I used to be obsessed with the idea of who I could make myself be because, obviously, she was going to be the better version of me. Somewhere along the way, I lost the desire to meet that better version of myself. When you’ve been fighting so hard for other people, the moment you choose something for yourself, the gesture has to be recognized as nothing short of grand.
Even as I reminisce about the lifetimes that have filled my summer, I can’t tell you the exact moment I started falling in love with the person I could be. Not because she was bound to be better than any version of my past self. But because she, no I, am every version of myself that I’ll ever be despite all the versions I had to be. And for the first time in my life, I’ve had the space for that fact to very much be okay.
They say that love is a choice, that love tests you, and constantly questions how much you really care. For me, love hasn’t really stayed before nor given me a reason to stay. This time will be the first. I have finally chosen to love myself. Now the doubts of whether or not I’ll make it are at least muffled by my own response that says,“Oh, but what if we will?” And I try to love myself just a little bit harder whenever those doubts arise.

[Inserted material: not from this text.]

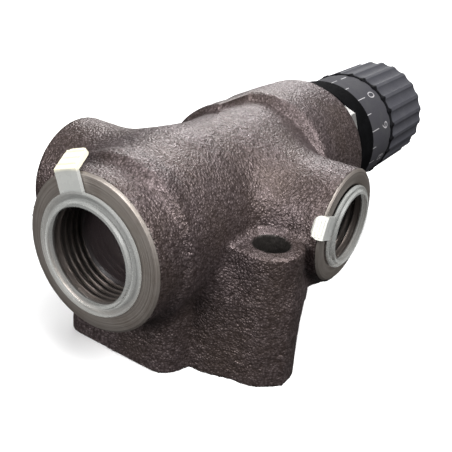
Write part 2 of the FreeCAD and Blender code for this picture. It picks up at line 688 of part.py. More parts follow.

I’m not good with happy endings. I’ve never really seen a love story through to an ending, much less a happy one. All I know is that this love story is just beginning. More than a month into the summer, I find myself beyond euphoric at the lifetimes I get to live in twenty-four hours, surrounded by the people I am honored to call my friends. Even though we’ve only made it through three-fourths of the essential parts of a rom-com, based on the trajectory of this summer, there is so much more to come. I’m ready to embrace it all—especially if that means it’s me ending up still on Capitol Hill.